In addition, the test was changed this year to be aligned to the new 2021 English Language Arts Course of Study and the science of reading.
- Grade 2: Added phonological awareness/phonemic awareness and fluency as new reporting categories (previously was phonics, vocabulary, and reading comprehension)
- Grade 3: Added phonological awareness/phonemic awareness and fluency as new reporting categories (previously was vocabulary and reading comprehension)
Mrs. West asked what textbooks and materials were used by districts with highly diverse student populations that were high-performing. Mrs. Bonnie Short, Director of Alabama Reading Initiative, responded that while there was variation in the core curriculum and intervention programs that were used by high-performing districts, all of them were very invested in having teachers be LETRS trained (the professional development for elementary educators aligned to the science of reading).

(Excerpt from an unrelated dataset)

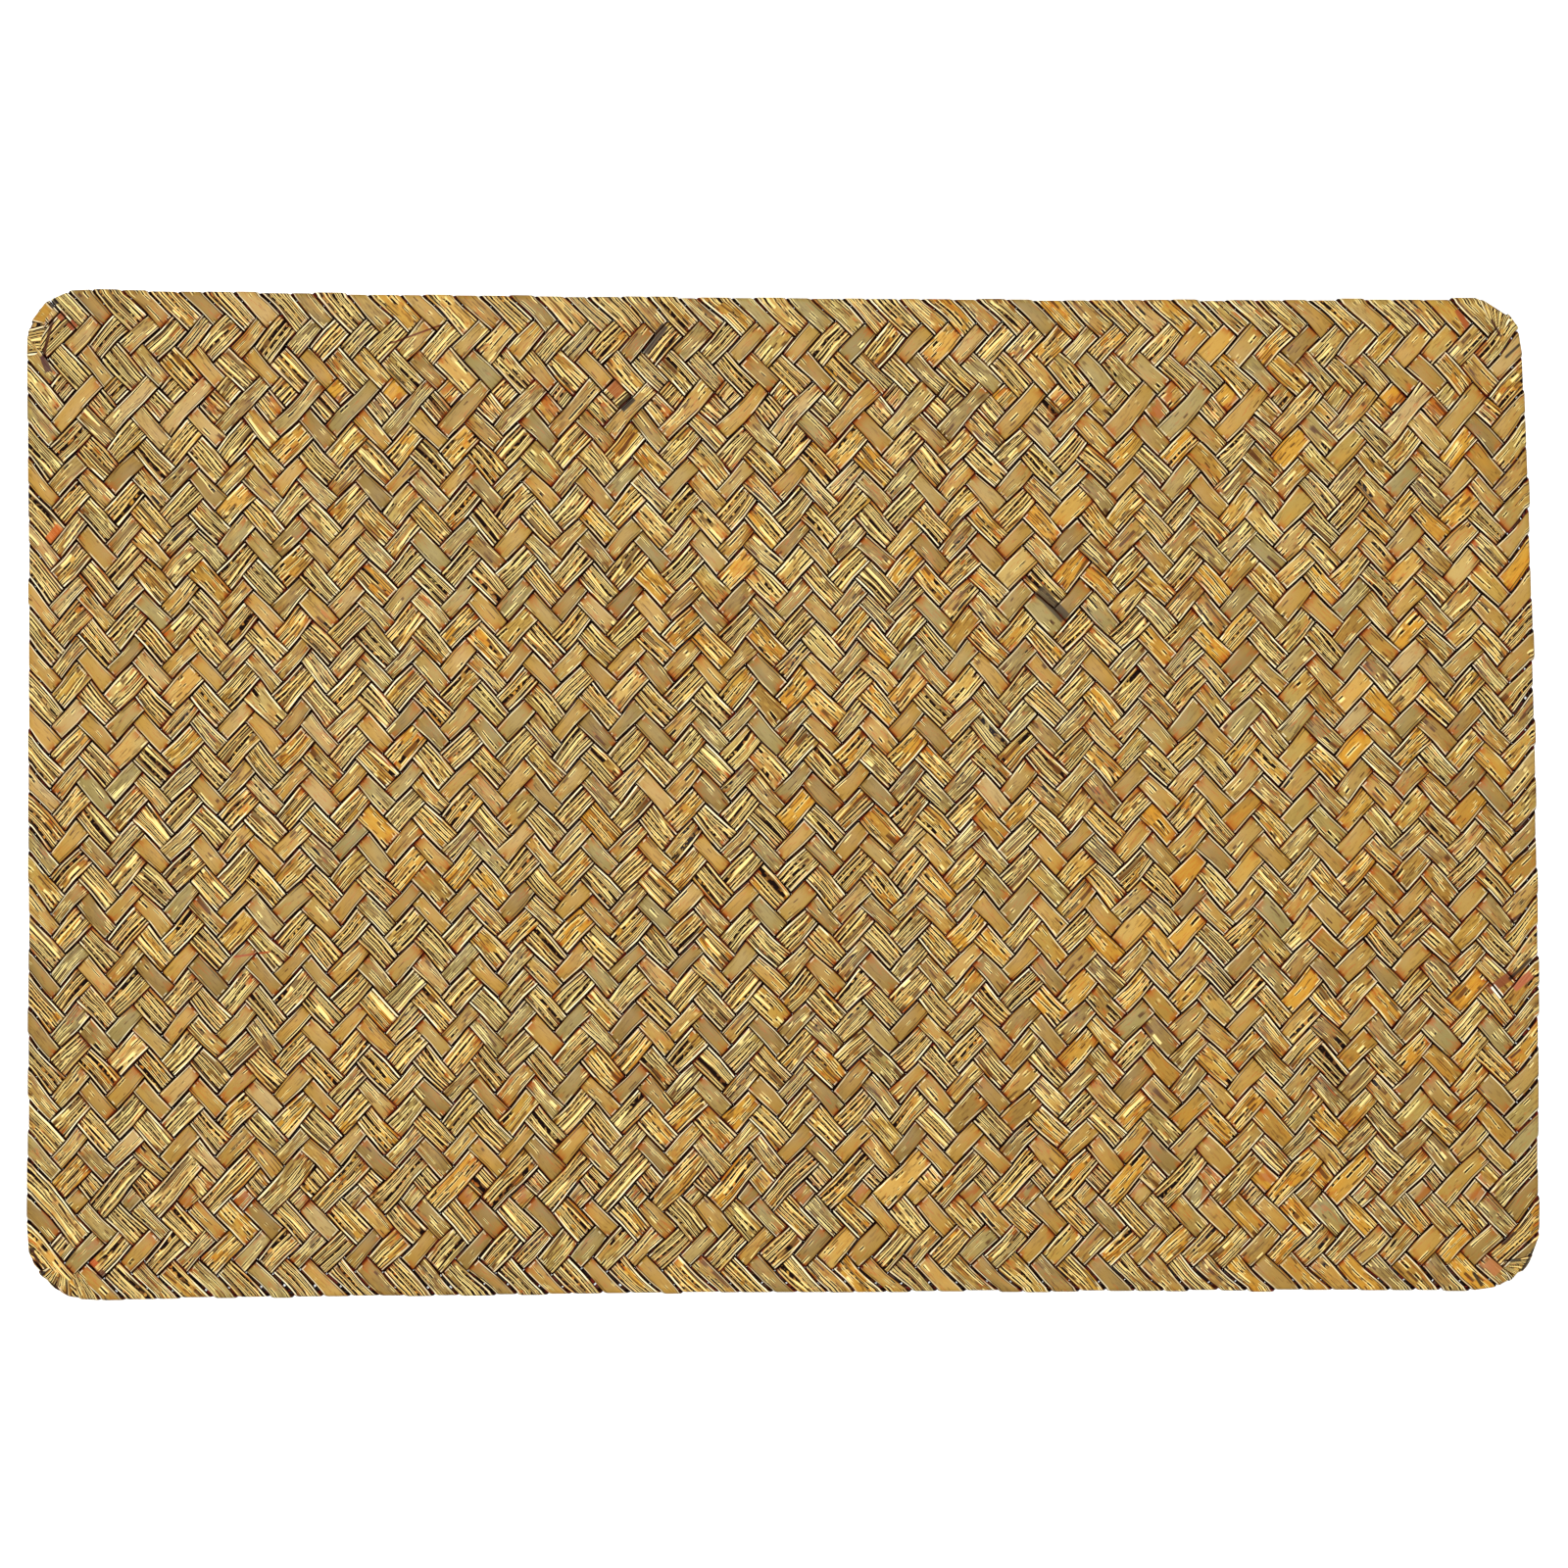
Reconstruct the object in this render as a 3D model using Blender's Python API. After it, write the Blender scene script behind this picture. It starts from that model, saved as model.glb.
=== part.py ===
"""A flat placemat plaited from dried plant strips, as one solid.

The strips pass over and under each other in two layers, and at the edge they fold back into the
mat, so there is no separate binding: the rim is round, with a small lobe for each folded strip.
The mat lies on its underside, in metres, with +Z up and +X along its length.
"""

import math

import bmesh
import bpy

# The mat's overall size, as if its sides were straight and its corners square
LENGTH = 0.4510
WIDTH = 0.3020
THICKNESS = 0.0028

# The plaiting pulls the mat a little out of square. Each row is one corner, going round
# counter-clockwise: the side it is on along X and Y, its radius, and how far it has moved.
CORNER_COLUMNS = ("side_x", "side_y", "radius", "moved_x", "moved_y")
CORNERS = (
    (1, -1, 0.0185, 0.0000, 0.0031),
    (1, 1, 0.0150, -0.0054, -0.0031),
    (-1, 1, 0.0165, 0.0000, 0.0000),
    (-1, -1, 0.0195, 0.0000, 0.0000),
)

# How far the middle of each long and short side stands out from a straight line
BOW_TOP = -0.0012
BOW_BOTTOM = -0.0008
BOW_RIGHT = 0.0021
BOW_LEFT = -0.0004

# The lobes that the folded strips make along the rim
LOBES = 172
LOBE_DEPTH = 0.00035
LOBE_FULLNESS = 0.6
POINTS_PER_LOBE = 4

# The half-round section of the rim, in angles from its lower edge to its upper edge
RIM_ANGLES = (-90, -35, 35, 90)

STRIP_COLOUR = (0.58, 0.36, 0.11, 1.0)
STRIP_ROUGHNESS = 0.55


def clear_scene():
    for thing in list(bpy.data.objects):
        bpy.data.objects.remove(thing)


def named_corners():
    return [dict(zip(CORNER_COLUMNS, row)) for row in CORNERS]


def round_cornered_stretches():
    """The straight and round stretches of the plain outline, counter-clockwise, as
    (length, place_at) pairs, where place_at gives a point and its outward direction."""
    corners = named_corners()
    stretches = []
    for number, corner in enumerate(corners):
        radius = corner["radius"]
        centre = (corner["side_x"] * (LENGTH / 2 - radius), corner["side_y"] * (WIDTH / 2 - radius))
        first_angle = math.radians(-90 + 90 * number)
        stretches.append((radius * math.pi / 2, round_corner(centre, radius, first_angle)))
        after = corners[(number + 1) % len(corners)]
        outward = (math.cos(first_angle + math.pi / 2), math.sin(first_angle + math.pi / 2))
        start = (centre[0] + radius * outward[0], centre[1] + radius * outward[1])
        whole = WIDTH if corner["side_x"] == after["side_x"] else LENGTH
        stretches.append((whole - radius - after["radius"], straight_side(start, outward)))
    return stretches


def round_corner(centre, radius, first_angle):
    def place_at(distance):
        angle = first_angle + distance / radius
        outward = (math.cos(angle), math.sin(angle))
        return (centre[0] + radius * outward[0], centre[1] + radius * outward[1]), outward

    return place_at


def straight_side(start, outward):
    def place_at(distance):
        along = (-outward[1], outward[0])
        return (start[0] + distance * along[0], start[1] + distance * along[1]), outward

    return place_at


def lobe_offset(turns):
    """How far the rim stands in from its plain outline, after so many lobes."""
    return LOBE_DEPTH * (abs(math.sin(math.pi * turns)) ** LOBE_FULLNESS - 1)


def plain_rim_points():
    """Points along the lobed rim of the straight-sided mat, each with its outward direction."""
    stretches = round_cornered_stretches()
    whole = sum(length for length, _ in stretches)
    count = LOBES * POINTS_PER_LOBE
    points = []
    for number in range(count):
        distance = whole * number / count
        for length, place_at in stretches:
            if distance <= length:
                break
            distance -= length
        (x, y), outward = place_at(distance)
        offset = lobe_offset(number / POINTS_PER_LOBE)
        points.append(((x + offset * outward[0], y + offset * outward[1]), outward))
    return points


def as_plaited(x, y):
    """Where a point of the straight-sided mat lies in the mat as it was plaited."""
    across, up = 2 * x / LENGTH, 2 * y / WIDTH
    moved_x = BOW_RIGHT * (1 - up**2) * (1 + across) / 2 - BOW_LEFT * (1 - up**2) * (1 - across) / 2
    moved_y = BOW_TOP * (1 - across**2) * (1 + up) / 2 - BOW_BOTTOM * (1 - across**2) * (1 - up) / 2
    for corner in named_corners():
        share = (1 + corner["side_x"] * across) * (1 + corner["side_y"] * up) / 4
        moved_x += share * corner["moved_x"]
        moved_y += share * corner["moved_y"]
    return x + moved_x, y + moved_y


def rim_ring(points, angle):
    """One ring of places round the rim, at an angle of its half-round section."""
    reach = THICKNESS / 2 * (math.cos(angle) - 1)
    height = THICKNESS / 2 * (math.sin(angle) + 1)
    ring = []
    for (x, y), outward in points:
        placed = as_plaited(x + reach * outward[0], y + reach * outward[1])
        ring.append((placed[0], placed[1], height))
    return ring


def middle_of(ring):
    xs = [place[0] for place in ring]
    ys = [place[1] for place in ring]
    return (min(xs) + max(xs)) / 2, (min(ys) + max(ys)) / 2


def mat_mesh():
    """The mat's closed surface: a flat underside, the round rim and a flat top."""
    points = plain_rim_points()
    rings = [rim_ring(points, math.radians(angle)) for angle in RIM_ANGLES]
    middle_x, middle_y = middle_of(rings[1])
    shell = bmesh.new()
    rows = [
        [shell.verts.new((x - middle_x, y - middle_y, z)) for x, y, z in ring] for ring in rings
    ]
    for lower, upper in zip(rows, rows[1:]):
        for place in range(len(lower)):
            after = (place + 1) % len(lower)
            shell.faces.new((lower[place], lower[after], upper[after], upper[place]))
    underside = shell.faces.new(list(reversed(rows[0])))
    top = shell.faces.new(rows[-1])
    bmesh.ops.triangulate(shell, faces=[underside, top], ngon_method="BEAUTY")
    mesh = bpy.data.meshes.new("plaited_mat")
    shell.to_mesh(mesh)
    shell.free()
    mesh.shade_smooth()
    mesh.set_sharp_from_angle(angle=math.radians(50))
    return mesh


def strip_material():
    material = bpy.data.materials.new("dried_strip")
    material.use_nodes = True
    finish = material.node_tree.nodes["Principled BSDF"]
    finish.inputs["Base Color"].default_value = STRIP_COLOUR
    finish.inputs["Roughness"].default_value = STRIP_ROUGHNESS
    finish.inputs["Metallic"].default_value = 0.0
    return material


def plaited_mat():
    mat = bpy.data.objects.new("plaited_mat", mat_mesh())
    mat.data.materials.append(strip_material())
    bpy.context.scene.collection.objects.link(mat)
    return mat


clear_scene()
plaited_mat()
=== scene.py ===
"""A flat placemat, plaited on the bias from dried plant strips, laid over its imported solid."""

import math

import bpy
import numpy as np
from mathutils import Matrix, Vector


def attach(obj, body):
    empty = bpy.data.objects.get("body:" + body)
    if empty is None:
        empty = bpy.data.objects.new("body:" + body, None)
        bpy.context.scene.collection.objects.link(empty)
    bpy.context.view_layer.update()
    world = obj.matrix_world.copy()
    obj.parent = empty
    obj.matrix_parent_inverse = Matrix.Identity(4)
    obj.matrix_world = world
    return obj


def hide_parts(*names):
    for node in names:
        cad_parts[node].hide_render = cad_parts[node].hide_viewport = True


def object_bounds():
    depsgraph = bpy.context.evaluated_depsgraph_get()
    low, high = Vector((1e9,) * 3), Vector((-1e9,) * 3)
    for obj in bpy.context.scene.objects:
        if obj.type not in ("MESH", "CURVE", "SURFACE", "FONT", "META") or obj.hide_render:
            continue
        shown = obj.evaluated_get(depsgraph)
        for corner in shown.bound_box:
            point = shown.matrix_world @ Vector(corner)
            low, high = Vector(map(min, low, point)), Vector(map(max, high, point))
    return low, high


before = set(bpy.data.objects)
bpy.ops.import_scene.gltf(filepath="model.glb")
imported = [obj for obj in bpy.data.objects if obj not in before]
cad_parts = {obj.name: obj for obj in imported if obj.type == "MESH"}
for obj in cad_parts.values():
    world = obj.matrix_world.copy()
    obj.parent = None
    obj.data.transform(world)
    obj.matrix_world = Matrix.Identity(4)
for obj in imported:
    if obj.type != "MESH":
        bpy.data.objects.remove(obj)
cad_low, cad_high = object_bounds()

# The streaked strips that run down to the right. A maker splits and flattens dried stems, and
# these show the pale fibrous inside. They cross the mat on the bias, over two and under two of
# the strips that run up to the right, and at the rim they fold over and go back underneath.

MILLIMETRE = 0.001
MAT_LENGTH = 0.4510
MAT_WIDTH = 0.3020
MIDDLE_HEIGHT = (cad_low.z + cad_high.z) / 2

# Strips cross in a lattice of columns and rows, every second place of it, like a chessboard's
# white squares. A strip's number is where it stands among its like, so that a crossing is at
# column (down strip + up strip) and row (up strip - down strip), counted from the top left.
COLUMNS = 108
ROWS = 66
COLUMN = MAT_LENGTH / COLUMNS
ROW = MAT_WIDTH / ROWS
CROSSING_STEP = math.hypot(COLUMN, ROW)
STRIP_PITCH = 2 * COLUMN * ROW / CROSSING_STEP
DOWN_STRIPS = range(-32, 54)
UP_STRIPS = range(1, 86)

# A strip's middle is this far above or below the mat's mid plane. It folds over the rim at that
# radius, bulges a little more or less there, and ends a tuck's length past the fold.
LAYER_RISE = 0.00074
HALF_THICKNESS = 0.00052
FOLD_END = math.pi * LAYER_RISE
TUCK = 0.0005
FOLD_BULGE = 0.00018
RIM_REACH = LAYER_RISE + HALF_THICKNESS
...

2. Science Course of Study Update
Dr. Dennis Coe, chair of the Science Course of Study Committee, provided an update on where the Committee is in the process. The 41-member Committee began working in January and has had five meetings so far, in addition to monthly subcommittee meetings. Dr. Coe emphasized that the Committee is not endorsing any particular curriculum, but that their job is to look at what students are expected to know at the end of a course. Public comment of the Science Course of Study will begin in August.
3. Board Member Questions: Educator Prep Programs & the Science of Reading
Mrs. Jackie Ziegler requested that moving forward, educator prep programs should disclose the textbooks that they are using to the SBOE during their educator prep program approval process. She stated that it was critical for educator prep programs to have courses and textbooks aligned to the science of reading.
Some of you may remember the report from the Barksdale Institute, which found only 24% of elementary reading courses in Alabama’s educator prep programs are fully aligned to the science of reading. Alabama is currently in the second cohort of The Path Forward, an initiative of the Hunt Institute with the goal of supporting states to transform teacher preparation and licensure to align with the science of reading.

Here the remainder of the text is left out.